Data provided.
══════════

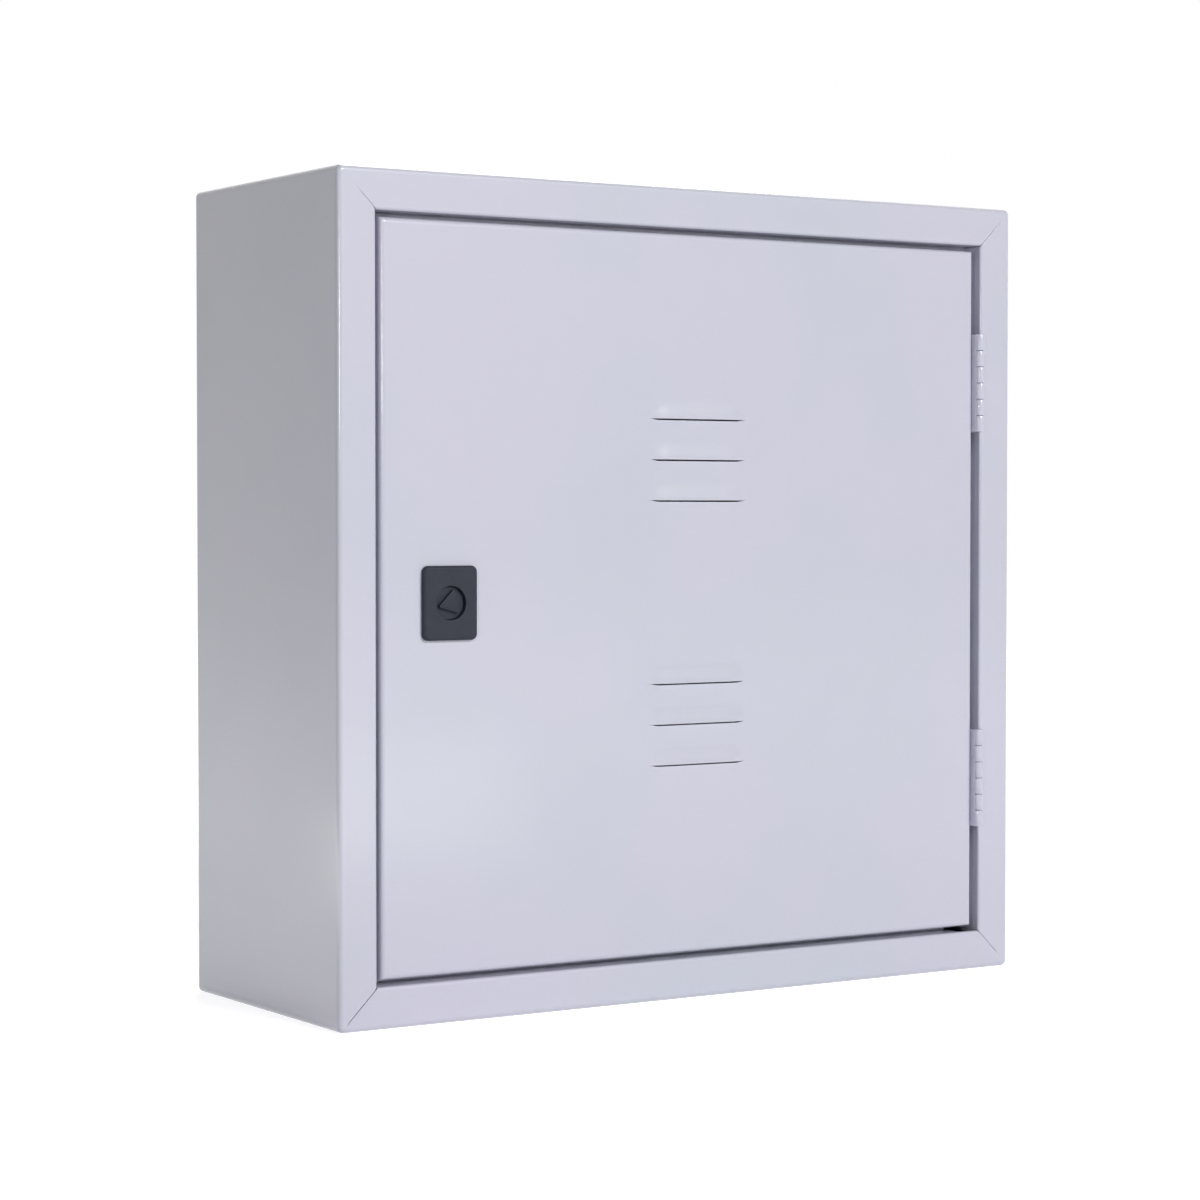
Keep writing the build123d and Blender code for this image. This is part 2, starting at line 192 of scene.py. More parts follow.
zincPlate = {
    "bright": "#cdd0d6",
    "dull": "#a9adb4",
    "warm": "#c9c5b6",  # trace of the yellow that chromating leaves
    "cloud": 14,  # size of the cloudy patches
    "scratch": 0.35,  # across a scratch, drawn coarser than the real 0.05
    "stretch": 0.12,  # scale along a scratch, to one across it
    "relief": 0.02,
    "strength": 0.2,
    "roughness": (0.42, 0.24),  # in the dull clouds and in the bright ones
    "shine": (0.3, 0.7),  # range of the clouds that counts for it
}


def brightZinc(tree, place):
    # Zinc electroplated on drawn steel and passivated: silvery, cloudy in patches, faintly yellow here
    # and blue there, with fine handling scratches.
    cloud = addNode(tree, "ShaderNodeTexNoise", {
        "Vector": place, "Scale": 1 / (zincPlate["cloud"] * mm), "Detail": 4.0, "Roughness": 0.6})
    tone = addNode(tree, "ShaderNodeValToRGB", {"Fac": cloud.outputs["Fac"]}, stops=[
        (0.3, zincPlate["dull"]), (0.5, zincPlate["bright"]), (0.75, zincPlate["warm"])])
    stretched = addNode(tree, "ShaderNodeMapping", {
        "Vector": place, "Scale": (1, zincPlate["stretch"], 1)})
    scratch = addNode(tree, "ShaderNodeTexNoise", {
        "Vector": stretched.outputs[0], "Scale": 1 / (zincPlate["scratch"] * mm), "Detail": 3.0,
        "Distortion": 0.6})
    return finish(tree, zincPlate, tone.outputs["Color"], scratch.outputs["Fac"], cloud.outputs["Fac"], {
        "Metallic": 1.0})


rolledSheet = {
    "light": "#c4c3c0",
    "dark": "#a8a7a4",
    "line": 0.4,  # across a rolling line, real about 0.05
    "run": 60,  # along it
    "relief": 0.02,
    "strength": 0.25,
    "roughness": (0.26, 0.42),
}


def rolledStainless(tree, place):
    # Cold rolled stainless sheet: grey metal, hardly warm, with fine lines along the rolling direction.
    across, along = 1 / (rolledSheet["line"] * mm), 1 / (rolledSheet["run"] * mm)
    stretched = addNode(tree, "ShaderNodeMapping", {"Vector": place, "Scale": (across, across, along)})
    lines = addNode(tree, "ShaderNodeTexNoise", {
        "Vector": stretched.outputs[0], "Scale": 1.0, "Detail": 3.0})
    tone = addNode(tree, "ShaderNodeValToRGB", {"Fac": lines.outputs["Fac"]}, stops=[
        (0.3, rolledSheet["dark"]), (0.7, rolledSheet["light"])])
    return finish(tree, rolledSheet, tone.outputs["Color"], lines.outputs["Fac"], lines.outputs["Fac"], {
        "Metallic": 1.0})


birch = {
    "pale": "#d9b98a",
    "ring": "#c79f6b",
    "pore": "#a87d4c",
    "glue": "#7d5a34",
    "drift": 16,  # over which the grain wanders on the face
    "bands": 9.0,  # of grain in one drift
    "bandStretch": 0.13,  # scale up the board, to one across it
    "veneer": 1.36,  # eleven veneers in 15 mm
    "fibre": 0.5,  # across a fibre, real about 0.1
    "fibreStretch": 0.05,
    "relief": 0.06,
    "strength": 0.3,
    "roughness": 0.55,
    "facing": (0.8, 0.9),  # share of the normal on Y at which an edge passes into a face
}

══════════

Task brief.
Extract the complete listing above, reproducing each line exactly.

The result.
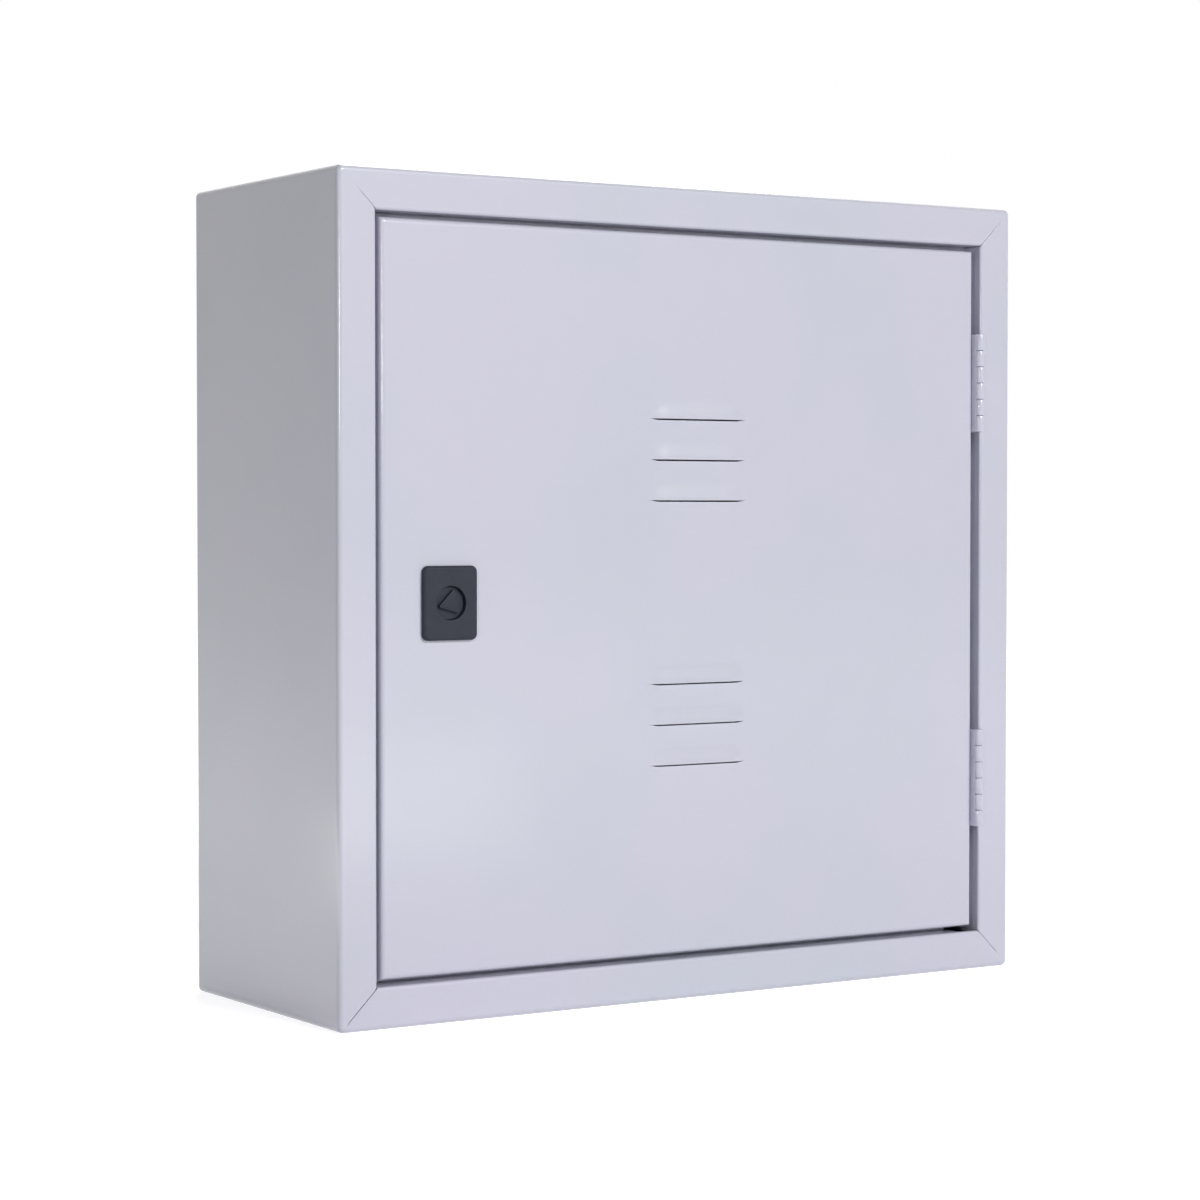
Keep writing the build123d and Blender code for this image. This is part 2, starting at line 192 of scene.py. More parts follow.
zincPlate = {
    "bright": "#cdd0d6",
    "dull": "#a9adb4",
    "warm": "#c9c5b6",  # trace of the yellow that chromating leaves
    "cloud": 14,  # size of the cloudy patches
    "scratch": 0.35,  # across a scratch, drawn coarser than the real 0.05
    "stretch": 0.12,  # scale along a scratch, to one across it
    "relief": 0.02,
    "strength": 0.2,
    "roughness": (0.42, 0.24),  # in the dull clouds and in the bright ones
    "shine": (0.3, 0.7),  # range of the clouds that counts for it
}


def brightZinc(tree, place):
    # Zinc electroplated on drawn steel and passivated: silvery, cloudy in patches, faintly yellow here
    # and blue there, with fine handling scratches.
    cloud = addNode(tree, "ShaderNodeTexNoise", {
        "Vector": place, "Scale": 1 / (zincPlate["cloud"] * mm), "Detail": 4.0, "Roughness": 0.6})
    tone = addNode(tree, "ShaderNodeValToRGB", {"Fac": cloud.outputs["Fac"]}, stops=[
        (0.3, zincPlate["dull"]), (0.5, zincPlate["bright"]), (0.75, zincPlate["warm"])])
    stretched = addNode(tree, "ShaderNodeMapping", {
        "Vector": place, "Scale": (1, zincPlate["stretch"], 1)})
    scratch = addNode(tree, "ShaderNodeTexNoise", {
        "Vector": stretched.outputs[0], "Scale": 1 / (zincPlate["scratch"] * mm), "Detail": 3.0,
        "Distortion": 0.6})
    return finish(tree, zincPlate, tone.outputs["Color"], scratch.outputs["Fac"], cloud.outputs["Fac"], {
        "Metallic": 1.0})


rolledSheet = {
    "light": "#c4c3c0",
    "dark": "#a8a7a4",
    "line": 0.4,  # across a rolling line, real about 0.05
    "run": 60,  # along it
    "relief": 0.02,
    "strength": 0.25,
    "roughness": (0.26, 0.42),
}


def rolledStainless(tree, place):
    # Cold rolled stainless sheet: grey metal, hardly warm, with fine lines along the rolling direction.
    across, along = 1 / (rolledSheet["line"] * mm), 1 / (rolledSheet["run"] * mm)
    stretched = addNode(tree, "ShaderNodeMapping", {"Vector": place, "Scale": (across, across, along)})
    lines = addNode(tree, "ShaderNodeTexNoise", {
        "Vector": stretched.outputs[0], "Scale": 1.0, "Detail": 3.0})
    tone = addNode(tree, "ShaderNodeValToRGB", {"Fac": lines.outputs["Fac"]}, stops=[
        (0.3, rolledSheet["dark"]), (0.7, rolledSheet["light"])])
    return finish(tree, rolledSheet, tone.outputs["Color"], lines.outputs["Fac"], lines.outputs["Fac"], {
        "Metallic": 1.0})


birch = {
    "pale": "#d9b98a",
    "ring": "#c79f6b",
    "pore": "#a87d4c",
    "glue": "#7d5a34",
    "drift": 16,  # over which the grain wanders on the face
    "bands": 9.0,  # of grain in one drift
    "bandStretch": 0.13,  # scale up the board, to one across it
    "veneer": 1.36,  # eleven veneers in 15 mm
    "fibre": 0.5,  # across a fibre, real about 0.1
    "fibreStretch": 0.05,
    "relief": 0.06,
    "strength": 0.3,
    "roughness": 0.55,
    "facing": (0.8, 0.9),  # share of the normal on Y at which an edge passes into a face
}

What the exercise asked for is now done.